Il mercato delle auto di lusso e di blasone, in primis europee, non ha concorrenti all’altezza, il marchio è un simbolo, uno status simbol: Toyota inventa Lexus. Per competere nel mercato delle micro-car senza influenzare “l’immagine” della grande T, si specializza Daihatsu ad operare in questo segmento in modo da evitare sovrapposizioni e rafforzare il senso di appartenenza al marchio. Queste operazioni di marketing strategico hanno permesso alla Toyota di dare la scalata a Ford e poi a GM, tutto ciò utilizzando le strategie che hanno reso grande la GM stessa. Negli anni ’20 Ford dominava il mercato automobilistico statunitense con una strategia mono-prodotto a basso costo (modello T). Per competere, GM sceglie di specializzare ogni brand su un segmento diverso di mercato: nasce una struttura multi-direzionale coordinata, a livello strategico, da un management centralizzato: nel 1937 GM domina il mercato dell’auto…

Nella storia della Toyota c’è ben poco di inventato, molti principi ispiratori sono stati “rubati” dalle esperienze di altre realtà industriali. Quello che ha distinto la grande T è stata la capacità di cogliere le formule giuste per rendere effettive tutte queste intuizioni. Far entrare il TPS nella vita di un’azienda, però, non è semplice e a volte può risultare controproducente. A tale riguardo Tanaka Minoru, presidente della Jmac Europe Milano, è convinto che in Europa e negli Stati Uniti il metodo Toyota non stia dando i risultati sperati perché non è applicato nella maniera corretta.

L’esperienza Toyota ci insegna che innovare significa anche guardare fuori dalle proprie mura, importare idee e concetti da chi è primo, senza mai dimenticare la nostra cultura, le nostre peculiarità, la propria identità…

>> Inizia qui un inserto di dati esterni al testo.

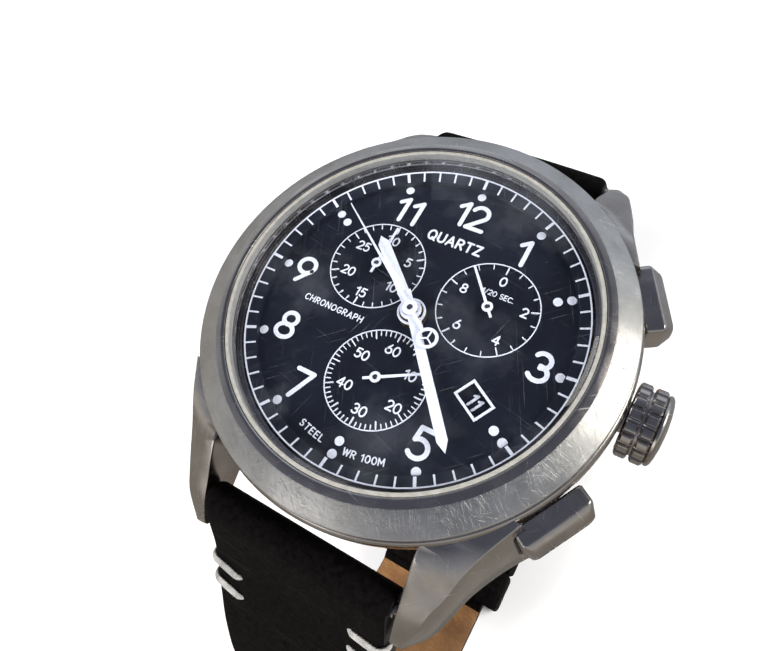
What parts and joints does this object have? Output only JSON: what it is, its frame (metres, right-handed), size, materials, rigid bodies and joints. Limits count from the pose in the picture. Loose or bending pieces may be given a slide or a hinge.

L’innovazione, per le grandi come per le piccole imprese, non deve essere una chimera o un obiettivo fine a se stesso. La lettura del momento storico e la consapevolezza dei propri punti di forza e debolezze deve essere la base su cui lastricare una strada, da costruire con buon senso e tranquillità piuttosto che affidandosi a scorciatoie o a soluzione tampone.